To keep up the pace of play, Kaufman encouraged players to pick up their balls and move to the next hole if they were unduly slowing down groups behind them. And by using a shotgun start (in which everyone tees off at the same time, each foursome on a different hole) and a scramble format (in which everyone hits from the spot of their foursome's best shot), Kaufman made sure play moved quickly.

Since the group meets at resorts, Kaufman took advantage of each property's convention services department to help with her golf event. "Use your CSM as a liaison with the golf course, even if the course isn't affiliated with the property," she says. "With one event where I used an off-site course, I never had to talk to more than two people to set up my whole tournament -- my CSM handled transportation and lunch arrangements, and the head pro at the course handled most of the other stuff," including placing in each cart rules sheets and the post-play schedule, and putting up sponsor and contest signage around the course.

To give attendees a chance to loosen up before heading onto the course, Kaufman ended the morning meetings by 11:30 and scheduled the tee time for 12:30. And to save time, "We placed box lunches in each golf cart so people could eat as they play, instead of rushing through a sit-down meal." She also hired refreshment carts to traverse the course (there should be enough carts so that players see them once every three or four holes). If the course doesn't have such carts, it may be possible to set up refreshment stations on a few holes around the course, and to use the halfway house located between the ninth and tenth holes.

To subsidize some of the tournament's cost, Kaufman sought sponsorships from industry suppliers. She's quick to add, though, that "sponsorships were kept low-key, because for tax purposes we needed to be careful about the line between sponsoring and advertising. We'd ask companies to sponsor the lunch, the hats we put in the carts, the social event afterwards, and the contests we have on a few holes; in return, we give them signage at registration and on the course. But we decided not to have someone from supplier companies out on each hole to greet people."

And rather than have the awards ceremony at the end of play, Kaufman opted for a champagne breakfast the next morning. "We'd have the president's banquet that night, so there's simply too much going on," she says. "We'd save the awards for morning, when the new association officers were announced."

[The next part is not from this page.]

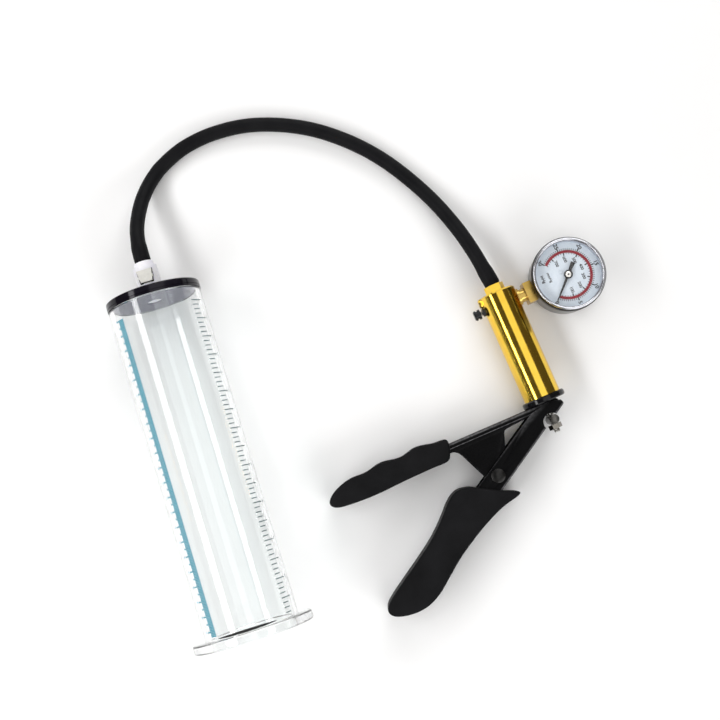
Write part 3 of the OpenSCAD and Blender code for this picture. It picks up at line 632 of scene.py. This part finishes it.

At the breakfast, the first-place team received their recognition and awards, as did the winners of the contests for longest drive (men's and women's) and closest to the pin (men's and women's). "We alternated our gifts from year to year," Kaufman says. "We'd do crystal one year, silver mugs and plates the next, and so on." Golf equipment or gift certificates from the host course's shop are never a poor choice, either -- they usually make the appreciative staffers at the golf course work a little harder for you and your group.

Informal But Important

Just because Maura Middleton wasn't charged with putting together a formal tournament for her firm doesn't mean she had any more room for error than Kaufman did. In fact, with the political overtones inherent in any corporate outing, there's plenty that can go wrong for planners in that situation.

"This wasn't competitive golf," says Middleton, who still helps coordinate the annual golf event held by Meeting Professionals International's Greater New York chapter. "My attendees were just getting out to relax and to bond." But with about 60 percent of her attendees choosing to play golf, she had anywhere from 50 to 200 players to contend with at each event. "We'd have a shotgun start with the larger outings, but we'd simply stagger the tee times with the smaller ones."

And with each event came a few potential pitfalls. "With a shotgun start, you have to be mindful of whom you send out to start on particular holes," Middleton says. "Your VIPs should be started either on hole number one or on hole number ten, so they start and end their round at natural points on the golf course. You don't want them to drive their cart for ten minutes just to tee off." And with a staggered start, in which each group tees off at the first hole a few minutes apart, Middleton advises that VIPs be among the first to go.

Another observation by Middleton regarding senior executives is that "they often don't choose whom they are going to play with ahead of time -- they want to see who asks them to play, or they'll wait to see who has an open spot in their foursome." So remember to ask your VIPs whether they'd like to keep their options open until right before the event begins.

Even when choosing the golf course, a planner should keep VIPs in mind. Why? Because many executives don't play golf often enough to be very good. Holding your event, then, on a course that's difficult may be a bad idea. Ask the pro shop how "forgiving" the course is for mediocre players; if the answer is "not very," consider another course, or risk having frustrated golfers.

Finally, Middleton notes that planners can play in their own events. "The pro shop staff will cart around the course to monitor things," she says, though she carries a walkie-talkie. "Playing takes your mind off things for a while."